EXERCISE INSTRUCTIONS ▸ Please copy all the lines that follow, word for word.

▬▬▬▬▬▬▬▬▬▬

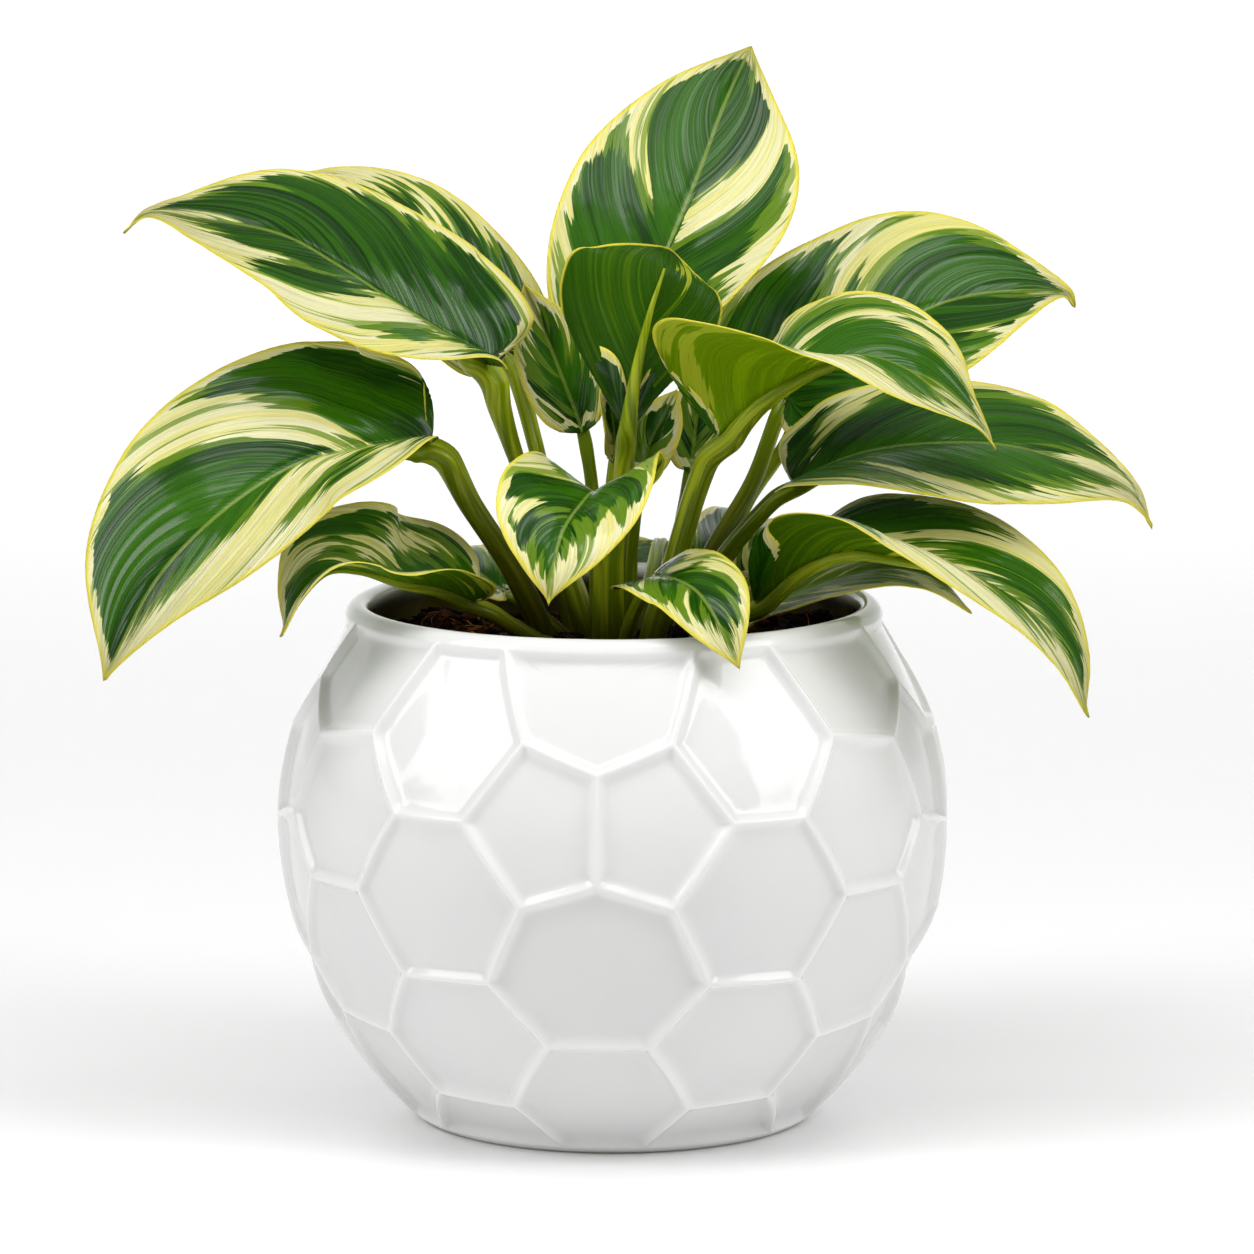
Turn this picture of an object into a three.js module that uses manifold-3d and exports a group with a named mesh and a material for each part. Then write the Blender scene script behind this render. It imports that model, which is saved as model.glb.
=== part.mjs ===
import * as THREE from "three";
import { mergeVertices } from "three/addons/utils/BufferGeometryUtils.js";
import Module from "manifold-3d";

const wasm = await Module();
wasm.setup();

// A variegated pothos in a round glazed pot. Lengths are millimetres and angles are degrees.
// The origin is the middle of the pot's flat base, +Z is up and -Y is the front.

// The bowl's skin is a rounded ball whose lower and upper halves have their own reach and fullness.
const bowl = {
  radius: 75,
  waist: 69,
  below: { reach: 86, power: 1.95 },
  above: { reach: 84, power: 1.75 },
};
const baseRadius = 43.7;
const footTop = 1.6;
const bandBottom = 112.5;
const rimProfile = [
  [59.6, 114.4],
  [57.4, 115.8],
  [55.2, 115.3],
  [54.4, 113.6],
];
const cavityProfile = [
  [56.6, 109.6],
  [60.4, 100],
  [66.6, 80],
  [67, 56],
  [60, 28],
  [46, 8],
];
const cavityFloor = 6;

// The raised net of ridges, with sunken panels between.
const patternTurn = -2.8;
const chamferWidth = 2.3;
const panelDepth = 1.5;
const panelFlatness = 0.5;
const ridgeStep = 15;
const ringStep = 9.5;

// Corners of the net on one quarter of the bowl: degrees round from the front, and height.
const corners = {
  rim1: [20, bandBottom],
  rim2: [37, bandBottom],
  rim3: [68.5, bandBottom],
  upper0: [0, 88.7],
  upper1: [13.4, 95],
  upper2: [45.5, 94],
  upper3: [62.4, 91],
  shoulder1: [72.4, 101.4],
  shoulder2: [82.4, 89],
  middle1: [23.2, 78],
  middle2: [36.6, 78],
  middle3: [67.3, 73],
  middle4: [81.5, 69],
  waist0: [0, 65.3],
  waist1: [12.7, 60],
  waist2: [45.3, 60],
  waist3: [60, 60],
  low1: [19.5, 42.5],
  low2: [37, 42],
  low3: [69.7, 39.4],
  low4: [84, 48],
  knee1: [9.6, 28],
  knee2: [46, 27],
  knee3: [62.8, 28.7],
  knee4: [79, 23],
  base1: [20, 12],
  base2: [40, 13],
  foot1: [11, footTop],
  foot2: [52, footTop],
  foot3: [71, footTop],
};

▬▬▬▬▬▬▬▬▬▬

THE OUTPUT ▸
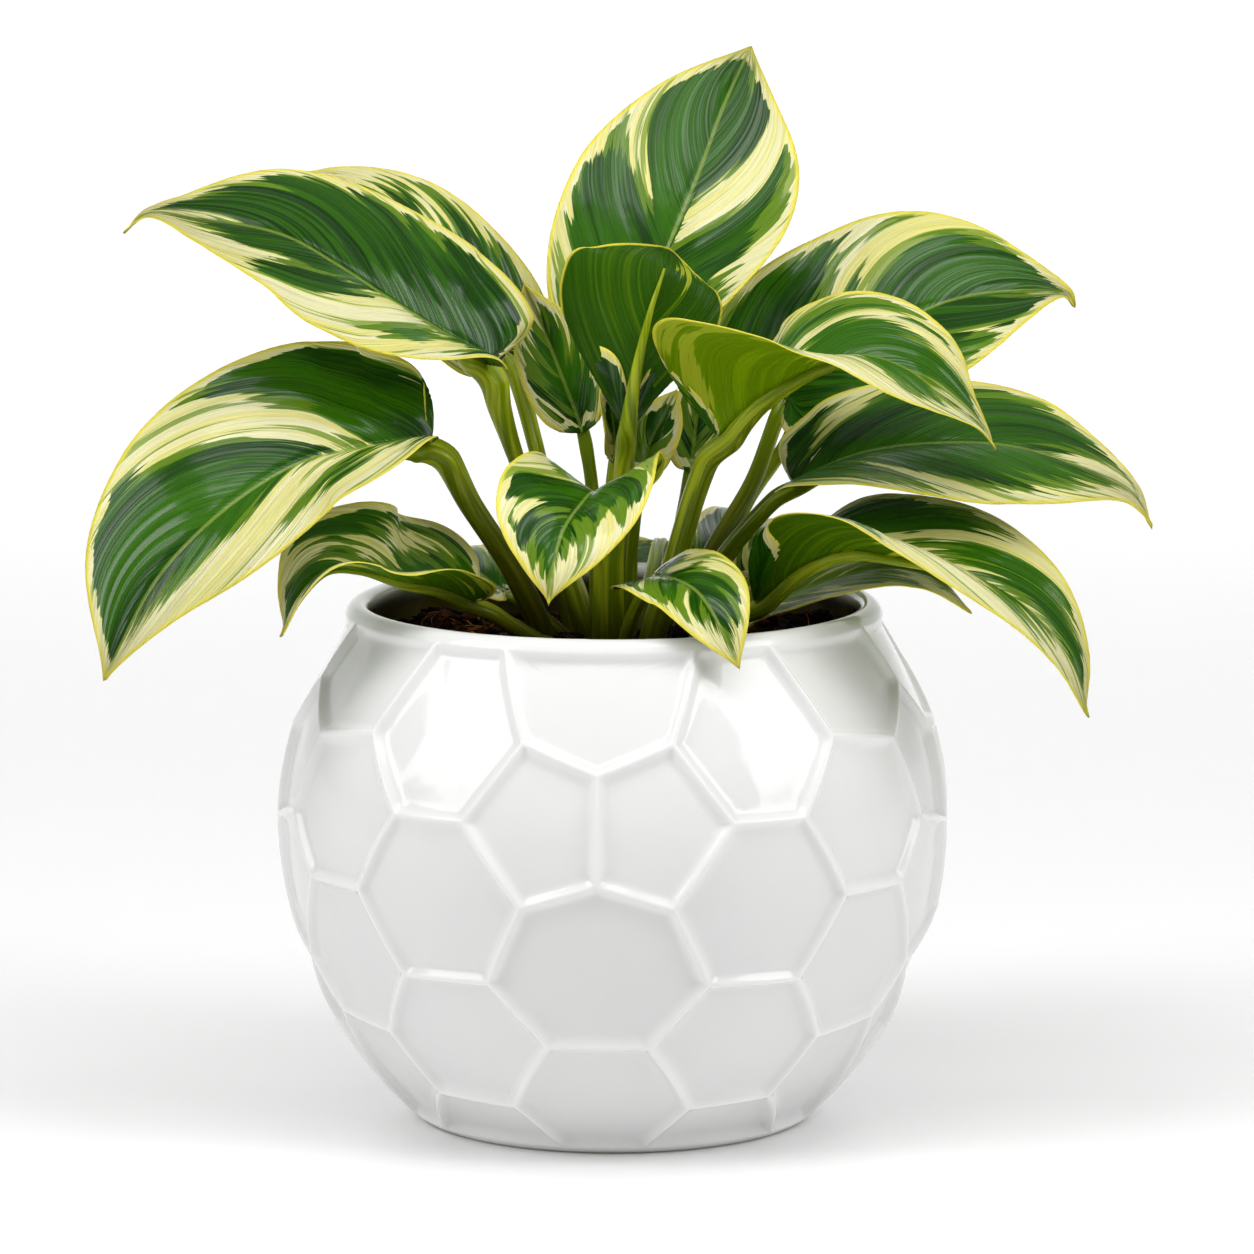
Turn this picture of an object into a three.js module that uses manifold-3d and exports a group with a named mesh and a material for each part. Then write the Blender scene script behind this render. It imports that model, which is saved as model.glb.
=== part.mjs ===
import * as THREE from "three";
import { mergeVertices } from "three/addons/utils/BufferGeometryUtils.js";
import Module from "manifold-3d";

const wasm = await Module();
wasm.setup();

// A variegated pothos in a round glazed pot. Lengths are millimetres and angles are degrees.
// The origin is the middle of the pot's flat base, +Z is up and -Y is the front.

// The bowl's skin is a rounded ball whose lower and upper halves have their own reach and fullness.
const bowl = {
  radius: 75,
  waist: 69,
  below: { reach: 86, power: 1.95 },
  above: { reach: 84, power: 1.75 },
};
const baseRadius = 43.7;
const footTop = 1.6;
const bandBottom = 112.5;
const rimProfile = [
  [59.6, 114.4],
  [57.4, 115.8],
  [55.2, 115.3],
  [54.4, 113.6],
];
const cavityProfile = [
  [56.6, 109.6],
  [60.4, 100],
  [66.6, 80],
  [67, 56],
  [60, 28],
  [46, 8],
];
const cavityFloor = 6;

// The raised net of ridges, with sunken panels between.
const patternTurn = -2.8;
const chamferWidth = 2.3;
const panelDepth = 1.5;
const panelFlatness = 0.5;
const ridgeStep = 15;
const ringStep = 9.5;

// Corners of the net on one quarter of the bowl: degrees round from the front, and height.
const corners = {
  rim1: [20, bandBottom],
  rim2: [37, bandBottom],
  rim3: [68.5, bandBottom],
  upper0: [0, 88.7],
  upper1: [13.4, 95],
  upper2: [45.5, 94],
  upper3: [62.4, 91],
  shoulder1: [72.4, 101.4],
  shoulder2: [82.4, 89],
  middle1: [23.2, 78],
  middle2: [36.6, 78],
  middle3: [67.3, 73],
  middle4: [81.5, 69],
  waist0: [0, 65.3],
  waist1: [12.7, 60],
  waist2: [45.3, 60],
  waist3: [60, 60],
  low1: [19.5, 42.5],
  low2: [37, 42],
  low3: [69.7, 39.4],
  low4: [84, 48],
  knee1: [9.6, 28],
  knee2: [46, 27],
  knee3: [62.8, 28.7],
  knee4: [79, 23],
  base1: [20, 12],
  base2: [40, 13],
  foot1: [11, footTop],
  foot2: [52, footTop],
  foot3: [71, footTop],
};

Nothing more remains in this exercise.